What would George Washington Eat?
Since, for most people, traditional Fourth of July eats include hamburgers and potato chips (all invented less than 150 years ago), the subhead on this article—“Fourth of July food does not represent cuisine of the 1700s”—came as no surprise.
But the article itself is fascinating. A peek at the food of the 18th century, the piece uses as a jumping-off point the first American cookbook, the super-long-titled American Cookery, or the Art of Dressing Viands, Fish, Poultry and Vegetables, and the Best Modes of Making Pastes, Puffs, Pies, Tarts, Puddings, Custards and Preserves, and All Kinds of Cakes, From the Imperial Plumb to Plain Cake, Adapted to the Country, and All Grades of Life, by Amelia Simmons, an American Orphan.

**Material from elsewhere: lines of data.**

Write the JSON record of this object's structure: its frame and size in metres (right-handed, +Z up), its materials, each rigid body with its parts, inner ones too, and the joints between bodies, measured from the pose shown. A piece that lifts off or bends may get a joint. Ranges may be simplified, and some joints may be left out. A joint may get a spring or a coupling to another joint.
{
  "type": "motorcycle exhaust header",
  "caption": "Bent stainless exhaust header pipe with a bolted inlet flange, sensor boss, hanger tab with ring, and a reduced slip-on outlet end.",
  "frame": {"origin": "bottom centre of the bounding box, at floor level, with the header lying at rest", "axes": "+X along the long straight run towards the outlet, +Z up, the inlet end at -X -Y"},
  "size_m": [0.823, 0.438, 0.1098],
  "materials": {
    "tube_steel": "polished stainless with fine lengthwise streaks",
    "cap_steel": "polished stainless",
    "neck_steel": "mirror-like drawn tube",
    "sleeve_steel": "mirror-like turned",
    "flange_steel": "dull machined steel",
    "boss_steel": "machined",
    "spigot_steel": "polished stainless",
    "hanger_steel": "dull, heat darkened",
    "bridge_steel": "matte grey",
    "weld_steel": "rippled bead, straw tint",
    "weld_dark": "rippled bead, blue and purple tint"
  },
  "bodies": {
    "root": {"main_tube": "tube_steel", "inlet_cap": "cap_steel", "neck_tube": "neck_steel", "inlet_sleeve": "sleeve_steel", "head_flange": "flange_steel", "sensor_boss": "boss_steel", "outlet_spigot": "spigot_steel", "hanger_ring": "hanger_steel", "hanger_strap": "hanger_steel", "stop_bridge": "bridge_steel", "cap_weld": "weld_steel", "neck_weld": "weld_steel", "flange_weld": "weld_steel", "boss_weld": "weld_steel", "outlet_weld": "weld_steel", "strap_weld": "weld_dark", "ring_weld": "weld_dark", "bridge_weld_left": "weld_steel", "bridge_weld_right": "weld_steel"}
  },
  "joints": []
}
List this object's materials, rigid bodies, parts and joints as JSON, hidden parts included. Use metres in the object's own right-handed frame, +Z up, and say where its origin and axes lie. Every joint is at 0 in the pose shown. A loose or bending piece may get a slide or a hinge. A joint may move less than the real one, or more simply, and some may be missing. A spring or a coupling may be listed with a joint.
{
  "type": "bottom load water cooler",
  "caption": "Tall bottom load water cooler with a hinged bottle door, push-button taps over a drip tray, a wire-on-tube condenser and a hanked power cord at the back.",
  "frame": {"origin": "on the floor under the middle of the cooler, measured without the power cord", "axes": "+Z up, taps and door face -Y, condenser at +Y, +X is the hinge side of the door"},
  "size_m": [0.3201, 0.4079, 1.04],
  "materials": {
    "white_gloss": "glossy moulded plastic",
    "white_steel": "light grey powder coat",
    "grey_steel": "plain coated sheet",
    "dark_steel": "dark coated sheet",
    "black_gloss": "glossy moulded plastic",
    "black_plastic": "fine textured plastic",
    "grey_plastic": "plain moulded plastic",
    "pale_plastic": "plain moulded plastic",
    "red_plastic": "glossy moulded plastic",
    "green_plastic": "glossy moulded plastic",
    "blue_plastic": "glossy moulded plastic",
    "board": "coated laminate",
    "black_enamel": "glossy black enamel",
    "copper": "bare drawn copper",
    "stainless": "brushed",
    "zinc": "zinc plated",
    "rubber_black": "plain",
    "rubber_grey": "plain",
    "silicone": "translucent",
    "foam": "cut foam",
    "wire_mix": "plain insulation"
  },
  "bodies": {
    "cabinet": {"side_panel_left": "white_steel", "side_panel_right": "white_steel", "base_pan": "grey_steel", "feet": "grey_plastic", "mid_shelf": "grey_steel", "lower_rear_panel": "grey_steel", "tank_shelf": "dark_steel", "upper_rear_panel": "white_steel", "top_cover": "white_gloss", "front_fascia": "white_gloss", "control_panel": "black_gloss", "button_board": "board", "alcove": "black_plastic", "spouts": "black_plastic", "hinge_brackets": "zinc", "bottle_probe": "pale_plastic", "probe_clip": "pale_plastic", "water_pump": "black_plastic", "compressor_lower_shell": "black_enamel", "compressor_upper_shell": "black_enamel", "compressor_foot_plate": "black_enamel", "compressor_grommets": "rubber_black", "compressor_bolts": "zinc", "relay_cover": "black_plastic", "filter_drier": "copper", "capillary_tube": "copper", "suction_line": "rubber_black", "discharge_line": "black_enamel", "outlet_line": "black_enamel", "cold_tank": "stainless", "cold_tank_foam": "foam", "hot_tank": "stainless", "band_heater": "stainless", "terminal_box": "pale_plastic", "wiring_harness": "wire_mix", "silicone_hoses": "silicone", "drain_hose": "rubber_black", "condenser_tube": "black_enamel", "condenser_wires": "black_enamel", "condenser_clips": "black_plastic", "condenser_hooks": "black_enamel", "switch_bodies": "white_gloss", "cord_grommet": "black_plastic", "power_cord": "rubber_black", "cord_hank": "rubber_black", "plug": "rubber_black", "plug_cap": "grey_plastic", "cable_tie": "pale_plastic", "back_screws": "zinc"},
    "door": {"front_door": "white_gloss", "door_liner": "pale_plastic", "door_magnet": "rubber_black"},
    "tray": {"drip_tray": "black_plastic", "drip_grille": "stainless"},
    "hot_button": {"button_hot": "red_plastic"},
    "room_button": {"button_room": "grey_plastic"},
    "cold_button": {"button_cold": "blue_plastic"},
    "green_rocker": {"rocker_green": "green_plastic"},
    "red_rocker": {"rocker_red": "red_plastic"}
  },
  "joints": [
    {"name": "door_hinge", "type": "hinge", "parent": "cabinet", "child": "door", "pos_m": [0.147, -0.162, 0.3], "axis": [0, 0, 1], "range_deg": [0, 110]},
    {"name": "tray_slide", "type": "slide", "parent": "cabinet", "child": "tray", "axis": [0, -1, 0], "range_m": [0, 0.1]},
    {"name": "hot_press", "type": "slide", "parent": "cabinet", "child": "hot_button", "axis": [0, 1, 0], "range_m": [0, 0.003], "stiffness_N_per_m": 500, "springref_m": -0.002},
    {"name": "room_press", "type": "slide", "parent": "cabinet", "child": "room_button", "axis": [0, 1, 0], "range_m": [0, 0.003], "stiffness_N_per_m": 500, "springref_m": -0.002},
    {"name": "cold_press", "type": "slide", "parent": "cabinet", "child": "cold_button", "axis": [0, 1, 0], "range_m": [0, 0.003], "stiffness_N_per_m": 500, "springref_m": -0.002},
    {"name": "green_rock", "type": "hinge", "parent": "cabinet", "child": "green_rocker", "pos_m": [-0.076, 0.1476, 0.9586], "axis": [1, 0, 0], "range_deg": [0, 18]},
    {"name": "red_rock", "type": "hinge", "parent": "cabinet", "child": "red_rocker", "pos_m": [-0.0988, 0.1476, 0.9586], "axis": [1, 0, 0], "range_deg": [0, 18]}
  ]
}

In it, you’ll find out the secrets of Revolutionary War–era cookery—its preserving methods, its penchant for nose-to-tail eating:
Minced feet pie, anyone? How about calves head?

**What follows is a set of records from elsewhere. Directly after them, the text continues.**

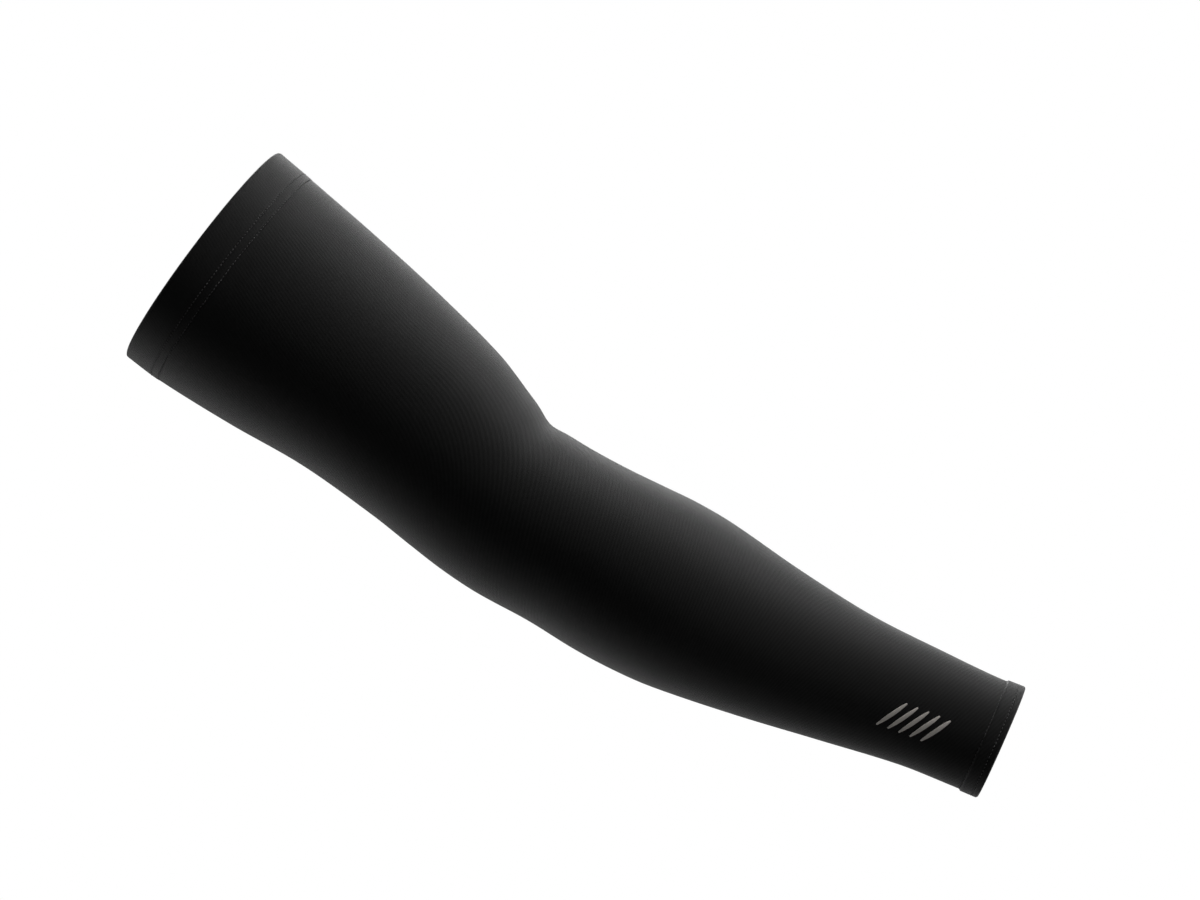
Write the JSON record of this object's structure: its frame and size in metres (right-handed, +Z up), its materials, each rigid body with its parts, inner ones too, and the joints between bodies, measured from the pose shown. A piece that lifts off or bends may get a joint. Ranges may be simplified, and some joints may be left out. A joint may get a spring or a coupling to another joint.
{
  "type": "arm warmer",
  "caption": "Pull-on knitted arm warmer for a right arm, in its worn shape with a slight bend at the elbow, stitched hems at both openings and reflective bars above the wrist.",
  "frame": {"origin": "centre of the upper arm's opening, where the upper arm holds the sleeve up", "axes": "+Z up along the straight line from the wrist's opening to the upper arm's opening, +X towards the crook of the elbow, -X towards the point of the elbow, -Y towards the outer side of the arm, +Y towards the body and the long seam"},
  "size_m": [0.128, 0.1008, 0.4496],
  "materials": {
    "knit": "fine smooth near-black knit with a soft sheen",
    "hem_knit": "the same near-black knit, folded over and sewn with two rows of stitches",
    "thread": "dull near-black overlocked edge and sewing thread",
    "reflective_film": "warm grey heat-pressed reflective film, satin"
  },
  "bodies": {
    "root": {"upper_arm_hem": "hem_knit", "sleeve_panel": "knit", "seam_allowance": "thread", "wrist_hem": "hem_knit", "reflective_bar_1": "reflective_film", "reflective_bar_2": "reflective_film", "reflective_bar_3": "reflective_film", "reflective_bar_4": "reflective_film", "reflective_bar_5": "reflective_film"}
  },
  "joints": []
}
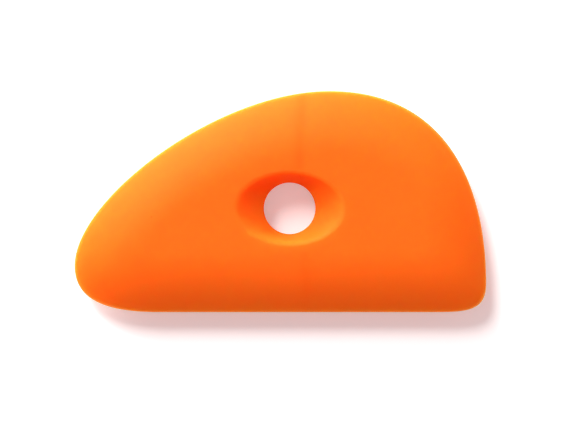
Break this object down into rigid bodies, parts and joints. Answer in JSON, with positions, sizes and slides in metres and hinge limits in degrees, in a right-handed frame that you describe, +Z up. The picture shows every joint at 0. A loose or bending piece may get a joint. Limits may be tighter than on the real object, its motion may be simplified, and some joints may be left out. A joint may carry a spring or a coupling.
{
  "type": "pottery rib",
  "caption": "Soft orange pottery rib with a straight edge, a long curved edge, a thin rim and a dished finger hole, for shaping and smoothing wet clay.",
  "frame": {"origin": "on the flat of the lower face, under the middle of the length and width", "axes": "+X along the straight edge, from the small tip to the round heel; +Y from the straight edge to the crest; +Z up through the thickness"},
  "size_m": [0.0738, 0.0396, 0.0095],
  "materials": {
    "silicone": "satin matte, soft orange silicone rubber"
  },
  "bodies": {
    "root": {"rib_body": "silicone"}
  },
  "joints": []
}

‘They ate more of an animal than we typically do,’ said Mark Turdo, assistant curator of collections at Fort Ticonderoga Museum.
A period-appropriate Fourth of July meal might include peacock, cornmeal mush, fricassee, or something flavored with the era’s favorite spice: nutmeg.
I think I’ll stick to a traditional Independence Day treat with ancient roots—beer.